(Rows from a 3D modeling dataset)
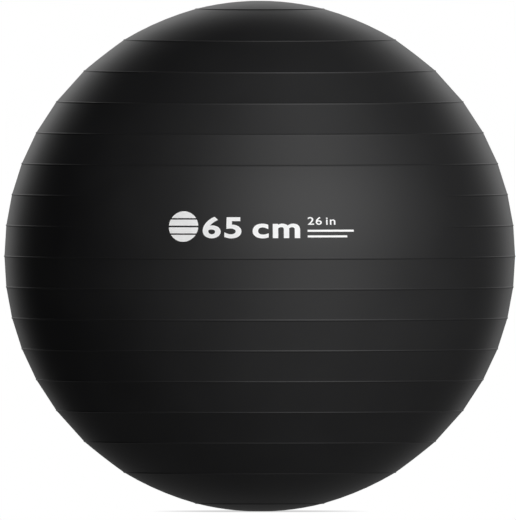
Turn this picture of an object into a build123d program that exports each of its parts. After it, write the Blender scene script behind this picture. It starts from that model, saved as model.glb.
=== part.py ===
# Exercise ball, 65 cm: a one-piece vinyl skin with raised grip rings, the valve moulded into it, and its stopper.
# Millimetres. +Z runs up through both poles, and the origin is the middle of the flat patch that the ball rests on.
import os
from math import sqrt

from build123d import *

# Ball, inflated to its marked size
ball_radius = 325.0  # over the crests of the rings
rest_patch_radius = 16.0  # the flat that the ball's own weight presses into its foot
wall = 0.8

# Grip rings: evenly spaced along the axis, one of them on the equator
rings_each_side = 8
ring_spacing = 39.25
ring_width = 2.8
ring_height = 0.6
# How far each band between two rings swells from a straight cone (0) to the full sphere (1), from the equator out
band_swell = [0, 0, 0, 0, 0, 0, 0.4, 0.9]
# The printed panel on the front (-Y) is left smooth: these rings, counted up from the equator, stop short of it
panel_rings = [1, 2]
panel_half_angle = 42.0

# Valve, moulded in soft vinyl and welded into a hole at the top pole
collar_radius = 13.0  # the part that fills the hole in the skin
flange_radius = 25.0  # welded against the inside of the skin
flange_thickness = 1.4
recess_radius = 9.4  # takes the stopper's head
recess_depth = 2.4
recess_lead = 0.4  # chamfer at the recess's mouth
bore_radius = 4.75
boss_radius = 12.0
boss_depth = 5.2  # below the collar's face
sleeve_radius = 7.8
sleeve_tip_radius = 7.0
sleeve_length = 23.0  # below the recess's floor

# Stopper
head_radius = 9.0
head_thickness = 2.1
head_rim = 1.5  # height of the head's upright edge, below its domed top
seat_gap = 0.05  # between the head and the recess's floor
stem_radius = 4.35
stem_tip_radius = 3.9
stem_length = 21.0
stem_nose = 1.6  # length of the rounded nose
seal_rings = 3
seal_radius = 4.70
seal_width = 1.8
seal_pitch = 5.0
first_seal = 4.2  # below the head

skin_radius = ball_radius - ring_height
inner_radius = skin_radius - wall
centre_height = sqrt(skin_radius**2 - rest_patch_radius**2)


def at(radius, height):
    return Vector(radius, 0, height)


def sphere_height(sphere_radius, radius):
    return sqrt(sphere_radius**2 - radius**2)


collar_top = sphere_height(skin_radius, collar_radius)
recess_floor = collar_top - recess_depth


# A point of the turned outline where two bands meet, on a sphere of the given radius
def ring_corner(index, sphere_radius):
    height = index * ring_spacing * sphere_radius / skin_radius
    return at(sphere_height(sphere_radius, height), height)


# One stretch of outline between two points of a sphere, swollen by a share of the sphere's own rise above it
def swollen_stretch(start, end, sphere_radius, swell):
    if swell == 0:
        return Line(start, end)
    middle = (start + end) * 0.5
    rise = swell * (sphere_radius - middle.length)
    return ThreePointArc(start, middle + middle.normalized() * rise, end)


# The skin's outline from the edge of the rest patch up to the valve hole, without its rings
def skin_outline(sphere_radius):
    indices = range(-rings_each_side, rings_each_side + 1)
    corners = [ring_corner(index, sphere_radius) for index in indices]
    swells = band_swell[::-1] + band_swell
    size = sphere_radius / skin_radius
    foot = at(rest_patch_radius * size, -centre_height * size)
    mouth = at(collar_radius, sphere_height(sphere_radius, collar_radius))
    stops = [foot, *corners, mouth]
    return [
        swollen_stretch(start, end, sphere_radius, swell)
        for start, end, swell in zip(stops, stops[1:], [1, *swells, 1])
    ]


# The rounded back of a ring, from the stretch below its corner to the one above
def ring_back(below, above):
    foot = below.position_at(below.length - ring_width / 2, PositionMode.LENGTH)
    head = above.position_at(ring_width / 2, PositionMode.LENGTH)
    return ThreePointArc(foot, (above @ 0).normalized() * ball_radius, head)


# The outline with a full ring at every corner but those of the panel's rings
def raise_rings(stretches):
    outline = [stretches[0]]
    for index, stretch in zip(range(-rings_each_side, rings_each_side + 1), stretches[1:]):
        if index in panel_rings:
            outline.append(stretch)
            continue
        back = ring_back(outline[-1], stretch)
        outline[-1:] = [outline[-1].trim(0, back @ 0), back, stretch.trim(back @ 1, 1)]
    return outline


def turned(edges, arc=360):
    return Pos(0, 0, centre_height) * revolve(Face(Wire(edges)), Axis.Z, revolution_arc=arc)


# A ring that stops either side of the panel, rooted in the middle of the wall
def panel_ring(index):
    below, above = skin_outline(skin_radius)[index + rings_each_side :][:2]
    back = ring_back(below, above)
    root = (above @ 0).normalized() * (skin_radius - wall / 2)
    section = [back, Line(back @ 1, root), Line(root, back @ 0)]
    arc = 360 - 2 * panel_half_angle
    return Rot(0, 0, panel_half_angle - 90) * turned(section, arc)


def ball_skin():
    outside = raise_rings(skin_outline(skin_radius))
    inside = skin_outline(inner_radius)
    foot, inner_foot = outside[0] @ 0, inside[0] @ 0
    pole, inner_pole = at(0, foot.Z), at(0, inner_foot.Z)
    hole_edge = Line(outside[-1] @ 1, inside[-1] @ 1)
    under = [Line(inner_foot, inner_pole), Line(inner_pole, pole), Line(pole, foot)]
    shell = turned([*outside, hole_edge, *inside, *under])
    return shell + [panel_ring(index) for index in panel_rings]


def valve_body():
    weld_top = at(collar_radius, sphere_height(inner_radius, collar_radius))
    weld_rim = at(flange_radius, sphere_height(inner_radius, flange_radius))
    flange_rim = weld_rim - weld_rim.normalized() * flange_thickness
    boss_side = at(boss_radius, sphere_height(inner_radius - flange_thickness, boss_radius))
    boss_foot = collar_top - boss_depth
    sleeve_end = recess_floor - sleeve_length
    return turned(
        [
            swollen_stretch(weld_top, weld_rim, inner_radius, 1),
            Line(weld_rim, flange_rim),
            swollen_stretch(flange_rim, boss_side, inner_radius - flange_thickness, 1),
            *Polyline(
                boss_side,
                at(boss_radius, boss_foot),
                at(sleeve_radius, boss_foot),
                at(sleeve_tip_radius, sleeve_end),
                at(bore_radius, sleeve_end),
                at(bore_radius, recess_floor),
                at(recess_radius, recess_floor),
                at(recess_radius, collar_top - recess_lead),
                at(recess_radius + recess_lead, collar_top),
                at(collar_radius, collar_top),
                weld_top,
            ).edges(),
        ]
    )


# An arc from a rim to the axis, level where it gets there: half the section of a dome or of a rounded nose
def domed(rim, pole):
    rise = pole.Z - rim.Z
    dome_radius = (rim.X**2 + rise**2) / (2 * rise)
    dome_centre = at(0, pole.Z - dome_radius)
    outward = ((rim + pole) * 0.5 - dome_centre).normalized()
    return ThreePointArc(rim, dome_centre + outward * abs(dome_radius), pole)


# One side of the stem from the head down to the nose, with the seal rings bulging from it
def stem_side(root, tip):
    edges, top = [], root
    slope = (tip - root) / (root.Z - tip.Z)
    for ring in range(seal_rings):
        ring_top = root + slope * (first_seal + ring * seal_pitch)
        ring_foot = ring_top + slope * seal_width
        crest = at(seal_radius, (ring_top.Z + ring_foot.Z) / 2)
        edges += [Line(top, ring_top), ThreePointArc(ring_top, crest, ring_foot)]
        top = ring_foot
    return [*edges, Line(top, tip)]


def valve_plug():
    head_foot = recess_floor + seat_gap
    head_top = at(0, head_foot + head_thickness)
    rim_top = at(head_radius, head_foot + head_rim)
    rim_foot = at(head_radius, head_foot)
    stem_root = at(stem_radius, head_foot)
    stem_shoulder = at(stem_tip_radius, head_foot - stem_length + stem_nose)
    stem_end = at(0, head_foot - stem_length)
    return turned(
        [
            domed(rim_top, head_top),
            Line(rim_top, rim_foot),
            Line(rim_foot, stem_root),
            *stem_side(stem_root, stem_shoulder),
            domed(stem_shoulder, stem_end),
            Line(stem_end, head_top),
        ]
    )


os.makedirs("parts", exist_ok=True)
for piece in (ball_skin, valve_body, valve_plug):
    export_step(piece(), f"parts/{piece.__name__}.step")
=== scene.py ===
import math

import bmesh
import bpy
from mathutils import Matrix, Vector


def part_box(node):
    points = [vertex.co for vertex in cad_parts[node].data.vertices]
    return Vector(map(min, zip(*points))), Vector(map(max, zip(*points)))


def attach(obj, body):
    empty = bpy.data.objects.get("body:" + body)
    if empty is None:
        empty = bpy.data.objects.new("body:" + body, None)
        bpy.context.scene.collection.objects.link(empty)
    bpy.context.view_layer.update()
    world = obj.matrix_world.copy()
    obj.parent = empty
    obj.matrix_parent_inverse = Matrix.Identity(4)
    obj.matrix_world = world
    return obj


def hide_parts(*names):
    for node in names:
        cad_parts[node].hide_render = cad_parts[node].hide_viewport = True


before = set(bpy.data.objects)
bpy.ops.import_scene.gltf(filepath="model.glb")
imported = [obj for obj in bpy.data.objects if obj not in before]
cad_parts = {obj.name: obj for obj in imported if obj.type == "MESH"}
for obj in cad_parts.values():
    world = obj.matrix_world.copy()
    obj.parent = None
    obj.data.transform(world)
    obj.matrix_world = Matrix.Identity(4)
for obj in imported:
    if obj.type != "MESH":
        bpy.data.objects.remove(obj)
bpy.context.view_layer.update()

mm = 0.001
sharpAngle = math.radians(35)
onAxis = 1e-7
ballLow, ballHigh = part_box("ball_skin")
ballRadius = (ballHigh.x - ballLow.x) / 2


def linkObject(name, data):
    piece = bpy.data.objects.new(name, data)
    bpy.context.scene.collection.objects.link(piece)
    return piece


# An outline's corners made round: each (radius, height, fillet) becomes an arc of a few steps
def roundedOutline(corners, steps=5):
    outline = []
    for place, (radius, height, fillet) in enumerate(corners):
        here = Vector((radius, height))
        if fillet == 0:
            outline.append(here)
            continue
        before = (Vector(corners[place - 1][:2]) - here).normalized()
        after = (Vector(corners[(place + 1) % len(corners)][:2]) - here).normalized()
        half = before.angle(after) / 2
        centre = here + (before + after).normalized() * fillet / math.sin(half)
        start = here + before * fillet / math.tan(half) - centre
        end = here + after * fillet / math.tan(half) - centre
        turn = start.angle_signed(end)
        for step in range(steps + 1):
            outline.append(centre + Matrix.Rotation(-turn * step / steps, 2) @ start)
    return outline


# Turns an outline about the vertical axis; its points on the axis become single poles
def turnedMesh(name, outline, segments, closed):
    mesh = bpy.data.meshes.new(name)
    shape = bmesh.new()
    angles = [2 * math.pi * step / segments for step in range(segments)]
    rows = []
    for radius, height in outline:
        if radius < onAxis:
            rows.append([shape.verts.new((0, 0, height))] * segments)
            continue
        points = [(radius * math.cos(angle), radius * math.sin(angle), height) for angle in angles]
        rows.append([shape.verts.new(point) for point in points])
    pairs = list(zip(rows, rows[1:])) + ([(rows[-1], rows[0])] if closed else [])
    for low, high in pairs:
        for here in range(segments):
            there = (here + 1) % segments
            corners = dict.fromkeys((low[here], low[there], high[there], high[here]))
            if len(corners) > 2:
                shape.faces.new(list(corners))
    bmesh.ops.recalc_face_normals(shape, faces=shape.faces)
    shape.to_mesh(mesh)
    shape.free()
    mesh.shade_smooth()
    mesh.set_sharp_from_angle(angle=sharpAngle)
    return mesh


def addNode(tree, kind, inputs=(), **settings):
    node = tree.nodes.new(kind)
    for name, value in settings.items():
        setattr(node, name, value)
    for socket, value in inputs.items() if isinstance(inputs, dict) else enumerate(inputs):
        value = value.socket if isinstance(value, Field) else value
        if isinstance(value, bpy.types.NodeSocket):
            tree.links.new(value, node.inputs[socket])
        elif value is not None:
            node.inputs[socket].default_value = value
    return node


# A number in a node tree that can be added, multiplied and so on like any other
class Field:
    def __init__(self, tree, socket):
        self.tree, self.socket = tree, socket

    def calc(self, operation, *values):
        node = addNode(self.tree, "ShaderNodeMath", values, operation=operation)
        return Field(self.tree, node.outputs[0])

    def __add__(self, other):
        return self.calc("ADD", self, other)

    def __sub__(self, other):
        return self.calc("SUBTRACT", self, other)

    def __rsub__(self, other):
        return self.calc("SUBTRACT", other, self)

    def __mul__(self, other):
        return self.calc("MULTIPLY", self, other)

    def __truediv__(self, other):
        return self.calc("DIVIDE", self, other)

    def __rtruediv__(self, other):
        return self.calc("DIVIDE", other, self)

    def apply(self, operation, *others):
        return self.calc(operation, self, *others)

    def clamp(self, low=0.0, high=1.0):
        return self.apply("MAXIMUM", low).apply("MINIMUM", high)

    def smooth(self):
        flat = self.clamp()
        return flat * flat * (3 - flat * 2)


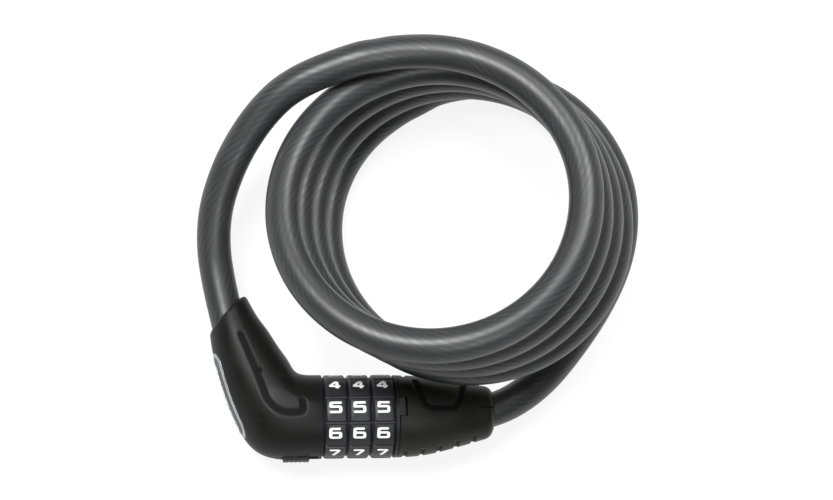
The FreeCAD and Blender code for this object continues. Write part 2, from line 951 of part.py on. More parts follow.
def biarc(start, start_way, end, end_way):
    """Two arcs that leave start and reach end along the given ways and meet without a kink."""
    chord = end - start
    ways = start_way + end_way
    bend = 2 * (1 - start_way.dot(end_way))
    lean = chord.dot(ways)
    reach = (math.sqrt(lean**2 + bend * chord.dot(chord)) - lean) / bend
    meet = (start + end + (start_way - end_way) * reach) * 0.5
    first = arc_from(start, start_way, meet)
    second = arc_from(end, end_way * -1, meet)
    return [first, Part.Wire(second).reversed().Edges[0]]


def coil_edges():
    first = S.coil_turn_start.value
    last = S.coil_turn_end.value
    spans = round((last - first) * spans_per_turn)
    turns = [first + (last - first) * i / spans for i in range(spans + 1)]
    tail = S.coil_tail.value
    start = coil_point(first)
    edges = [Part.LineSegment(start - coil_way(first) * tail, start).toShape()]
    for a, b in zip(turns, turns[1:]):
        edges += biarc(coil_point(a), coil_way(a), coil_point(b), coil_way(b))
    end = coil_point(last)
    edges.append(Part.LineSegment(end, end + coil_way(last) * tail).toShape())
    return edges


def coil_gap():
    """Least clear distance between the coil's turns, measured on points along them."""
    first = S.coil_turn_start.value
    count = int((S.coil_turn_end.value - first) * samples_per_turn)
    line = [coil_point(first + i / samples_per_turn) for i in range(count + 1)]
    least = min(
        line[i].distanceToPoint(line[j])
        for i in range(len(line))
        for j in range(i + samples_per_turn // 2, len(line))
    )
    return least - 2 * S.cable_radius.value


coil = coil_edges()
coil_start = coil[0].Vertexes[0].Point
coil_end = coil[-1].Vertexes[-1].Point
leg_end = V(
    (S.leg_x + S.core_leg_length * leg_across).value,
    (S.core_leg_length * leg_forward).value,
    S.axis_height.value,
)
elbow_route = [
    leg_end,
    (-40.6, 39.65, 12.8),
    (-42.3, 57.9, 18.0),
    (-37.3, 73.4, 26.0),
    (-28.8, 85.9, 33.7),
    (-18.9, 94.0, 39.9),
    coil_start - coil_way(S.coil_turn_start.value) * S.coil_tail.value,
    coil_start,
]
plug_route = [
    coil_end,
    coil_end + coil_way(S.coil_turn_end.value) * S.plug_lead_run.value,
    (45.2, 106.9, 5.08),
    (63.2, 102.2, 5.08),
    (75.7, 91.6, 5.08),
    (83.1, 77.7, 5.08),
    (85.1, 64.3, 5.08),
    (82.4, 49.0, 5.2),
    (74.0, 32.8, 6.8),
    (60.3, 15.2, 9.6),
    (51.5, 7.2, 11.6),
    (43.0, 2.3, 12.6),
    (33.5, 0.0, 12.8),
    (S.plug_core_end.value, 0.0, S.axis_height.value),
]
elbow_edges = route(elbow_route, "cable_elbow_lead")
plug_edges = route(plug_route, "cable_plug_lead")
print(f"cable_coil least gap to itself {coil_gap():.2f}")
cable_piece("cable_elbow_lead", elbow_edges)
cable_piece("cable_coil", coil)
cable_piece("cable_plug_lead", plug_edges)


# Plug


def round_section(at, radius, offset=0):
    circle = doc.addObject("Part::Circle", "Section")
    circle.Placement = FreeCAD.Placement(V(), FreeCAD.Rotation(V(0, 1, 0), 90))
    bind(circle, "Radius", radius)
    bind(circle, "Placement.Base.x", at)
    bind(circle, "Placement.Base.y", offset)
    return circle


def plug_form(inset=0):
    """The plug's tapered form, or one that lies the inset below it."""
    form = doc.addObject("Part::Loft", "PlugForm")
    form.Sections = [
        round_section(S.plug_left, S.plug_radius - inset),
        round_section(S.plug_shoulder_x, S.plug_shoulder - inset),
        round_section(S.plug_waist_x, S.plug_waist - inset, S.plug_waist_offset),
        round_section(S.plug_end_x, S.plug_end - inset, S.plug_end_offset),
    ]
    form.Solid = True
    doc.recompute()
    return form


def grip_grooves():
    """Grooves for the fingers round both sides of the plug, square to its axis."""
    narrowing = (S.plug_shoulder - S.plug_end) / (S.plug_end_x - S.plug_shoulder_x)
    rings = []
    for i in range(dimensions["grip_count"]):
        at = S.grip_start + S.grip_pitch * i
        radius = S.plug_radius
        if at.value > S.plug_shoulder_x.value:
            radius = S.plug_shoulder - (at - S.plug_shoulder_x) * narrowing
        ring = doc.addObject("Part::Torus", "Groove")
        ring.Placement = FreeCAD.Placement(V(), FreeCAD.Rotation(V(0, 1, 0), 90))
        bind(ring, "Radius1", radius + S.grip_radius - S.grip_depth)
        bind(ring, "Radius2", S.grip_radius)
        bind(ring, "Placement.Base.x", at)
        rings.append(ring)
    return common(
        joined(*rings),
        block((0, -S.reach, -S.grip_half_height), (S.reach, S.reach, S.grip_half_height)),
    )


def plug_cover():
    """Tapered cover; its mouth slides over the end collar's sleeve and key."""
    form = plug_form()
    rounded = doc.addObject("Part::Fillet", "PlugRounded")
    rounded.Base = form
    end_edge = max(range(len(form.Shape.Edges)), key=lambda i: form.Shape.Edges[i].BoundBox.XMin)
    rounded.Edges = [(end_edge + 1, S.plug_round.value, S.plug_round.value)]
    way_in = doc.addObject("Part::Feature", "CableWay")
    way_in.Shape = tube(plug_edges, S.cable_radius.value + S.cable_gap.value)
    way_in.Placement = FreeCAD.Placement(V(0, 0, -S.axis_height.value), FreeCAD.Rotation())
    key_low = S.key_offset - S.key_width / 2 - S.slot_gap
    key_high = S.key_offset + S.key_width / 2 + S.slot_gap
    key_end = collar_face + S.collar_flange + S.key_length + S.key_window
    cover = cut(
        rounded,
        rod(S.plug_mouth, 0, S.plug_mouth_end),
        rod(S.plug_core_radius + S.seat_gap, 0, S.plug_core_end + S.seat_gap),
        block((0, key_low, 0), (key_end, key_high, S.reach)),
        block(
            (S.split_start, S.split_y, S.split_floor),
            (S.reach, S.split_y + S.split_width, S.reach),
        ),
        band("plug band", plug_band, plug_form(S.band_depth)),
        grip_grooves(),
        way_in,
    )
    finish(cover, "plug_cover")


def plug_core():
    core = cut(
        rod(S.plug_core_radius, S.plug_core_start, S.plug_core_end - S.plug_core_start),
        rod(S.bolt_radius, 0, S.bolt_end),
        rod(S.steel_radius, S.bolt_end, S.reach),
        rod(S.plug_pin_radius, -S.reach, S.reach * 2, "Y", (S.plug_pin_x, 0)),
    )
    finish(core, "plug_core")
    ferrule_length = S.plug_core_end - S.plug_ferrule_start
    group("plug_ferrule", rod(S.steel_radius, S.plug_ferrule_start, ferrule_length))


def bolt():
    """Round bolt with one tooth for each code ring."""
    body = turned(
        [
            (S.bolt_tip, 0),
            (S.bolt_tip, S.bolt_radius - S.bolt_chamfer),
            (S.bolt_tip + S.bolt_chamfer, S.bolt_radius),
            (S.bolt_end, S.bolt_radius),
            (S.bolt_end, 0),
        ]
    )
    for number in range(1, dimensions["dial_count"] + 1):
        tooth = rectangle(
            sketch_on(body, "YZ_Plane", dial_place(number) + S.bolt_tooth_shift),
            -S.bolt_tooth_width / 2,
            S.bolt_tooth_width / 2,
            0,
            S.bolt_tooth,
        )
        extruded(body, "Pad", tooth, S.bolt_tooth_length)
    hole = disc(sketch_on(body, "XZ_Plane"), S.plug_pin_radius, S.plug_pin_x, 0)
    extruded(body, "Pocket", hole, S.bolt_radius * 4)
    finish(body, "bolt")


plug_cover()
plug_core()
bolt()
cross_pin("plug_pin", S.plug_pin_radius, S.plug_pin_x, S.plug_core_radius, "Y")

doc.recompute()

for item in doc.Objects:
    if "Invalid" in item.State or "Error" in item.State:
        raise RuntimeError(f"{item.Label} failed: {item.State}")
for piece in pieces:
    if piece.Shape.isNull() or not piece.Shape.isValid():
        raise RuntimeError(f"{piece.Label} has no valid shape")
for piece in pieces:
    piece.Shape.exportStep(f"parts/{piece.Label}.step")
    print(piece.Label, len(piece.Shape.Solids), f"{piece.Shape.Volume:.1f}", piece.Shape.BoundBox)
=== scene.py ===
import json
import math
import bpy
import numpy as np
from mathutils import Matrix, Vector


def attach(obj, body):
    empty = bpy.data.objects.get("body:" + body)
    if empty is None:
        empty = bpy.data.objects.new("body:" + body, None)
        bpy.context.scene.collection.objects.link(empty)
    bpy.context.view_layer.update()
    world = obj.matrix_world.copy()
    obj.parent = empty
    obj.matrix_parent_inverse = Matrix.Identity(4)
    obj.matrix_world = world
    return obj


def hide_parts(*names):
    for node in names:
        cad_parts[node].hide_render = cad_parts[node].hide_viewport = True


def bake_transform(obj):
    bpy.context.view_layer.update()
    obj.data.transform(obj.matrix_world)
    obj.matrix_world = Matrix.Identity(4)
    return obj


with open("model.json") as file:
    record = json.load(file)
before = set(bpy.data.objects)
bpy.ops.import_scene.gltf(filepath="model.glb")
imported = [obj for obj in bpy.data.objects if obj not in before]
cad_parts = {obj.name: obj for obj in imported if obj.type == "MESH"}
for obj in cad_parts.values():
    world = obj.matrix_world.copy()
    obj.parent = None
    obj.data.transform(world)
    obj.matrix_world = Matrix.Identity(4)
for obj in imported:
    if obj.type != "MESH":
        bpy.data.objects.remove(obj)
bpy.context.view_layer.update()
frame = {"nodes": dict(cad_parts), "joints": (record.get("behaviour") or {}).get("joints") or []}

# A three-dial cable lock. Shapes are worked out in millimetres from the barrel's axis and the middle dial,
# and set into the frame in metres.
middleDial = next(j for j in frame["joints"] if j["name"] == "dial_2_spin")
barrel = np.array(middleDial["pos_m"])


def onLock(points):
    return np.asarray(points, float) / 1000 + barrel


# Camera and light

camera = {
    "place": (-0.05828, -0.11605, 0.63538),
    "right": (0.9925, -0.0295, 0.1182),
    "up": (0.0, 0.9703, 0.2419),
    "back": (-0.1219, -0.2401, 0.9631),
    "lens": 92.917,
}
eye = bpy.data.cameras.new("eye")
eye.lens = camera["lens"]
eye.sensor_width = 36
eyeObject = bpy.data.objects.new("eye", eye)
turn = Matrix((camera["right"], camera["up"], camera["back"])).transposed()
eyeObject.matrix_world = Matrix.Translation(camera["place"]) @ turn.to_4x4()
bpy.context.scene.collection.objects.link(eyeObject)
bpy.context.scene.camera = eyeObject

studio = {
    "aim": (0.02, 0.03, 0.02),
    "distance": 0.8,
    "lamps": [
        # direction from the object, width, height, watts
        ((0.28, 0.48, 0.83), 0.34, 0.34, 5.0),
        ((-0.33, 0.18, 0.93), 0.28, 0.34, 8.6),
        ((0.1, -0.5, 0.8), 0.34, 0.3, 2.0),
    ],
    # the dome is white at the horizon and dim overhead
    "domeRise": (0.02, 0.3),
    "domeStrength": (1.0, 0.12),
    "floorColour": (0.93, 0.93, 0.93),
    "floorWhite": 0.86,
}
for i, (direction, width, height, watts) in enumerate(studio["lamps"]):
    lamp = bpy.data.lights.new(f"softbox{i}", "AREA")
    lamp.shape = "RECTANGLE"
    lamp.size = width
    lamp.size_y = height
    lamp.energy = watts
    lampObject = bpy.data.objects.new(f"softbox{i}", lamp)
    outward = Vector(direction).normalized()
    lampObject.location = Vector(studio["aim"]) + outward * studio["distance"]
    lampObject.rotation_euler = (-outward).to_track_quat("-Z", "Y").to_euler()
    bpy.context.scene.collection.objects.link(lampObject)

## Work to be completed
From the records above, print exactly the lines that run from the line with "S.plug_pin_radius, S.plug_pin_x, 0)" to the line with "record = json.load(file)", inclusive.

## Solved problem
    hole = disc(sketch_on(body, "XZ_Plane"), S.plug_pin_radius, S.plug_pin_x, 0)
    extruded(body, "Pocket", hole, S.bolt_radius * 4)
    finish(body, "bolt")


plug_cover()
plug_core()
bolt()
cross_pin("plug_pin", S.plug_pin_radius, S.plug_pin_x, S.plug_core_radius, "Y")

doc.recompute()

for item in doc.Objects:
    if "Invalid" in item.State or "Error" in item.State:
        raise RuntimeError(f"{item.Label} failed: {item.State}")
for piece in pieces:
    if piece.Shape.isNull() or not piece.Shape.isValid():
        raise RuntimeError(f"{piece.Label} has no valid shape")
for piece in pieces:
    piece.Shape.exportStep(f"parts/{piece.Label}.step")
    print(piece.Label, len(piece.Shape.Solids), f"{piece.Shape.Volume:.1f}", piece.Shape.BoundBox)
=== scene.py ===
import json
import math
import bpy
import numpy as np
from mathutils import Matrix, Vector


def attach(obj, body):
    empty = bpy.data.objects.get("body:" + body)
    if empty is None:
        empty = bpy.data.objects.new("body:" + body, None)
        bpy.context.scene.collection.objects.link(empty)
    bpy.context.view_layer.update()
    world = obj.matrix_world.copy()
    obj.parent = empty
    obj.matrix_parent_inverse = Matrix.Identity(4)
    obj.matrix_world = world
    return obj


def hide_parts(*names):
    for node in names:
        cad_parts[node].hide_render = cad_parts[node].hide_viewport = True


def bake_transform(obj):
    bpy.context.view_layer.update()
    obj.data.transform(obj.matrix_world)
    obj.matrix_world = Matrix.Identity(4)
    return obj


with open("model.json") as file:
    record = json.load(file)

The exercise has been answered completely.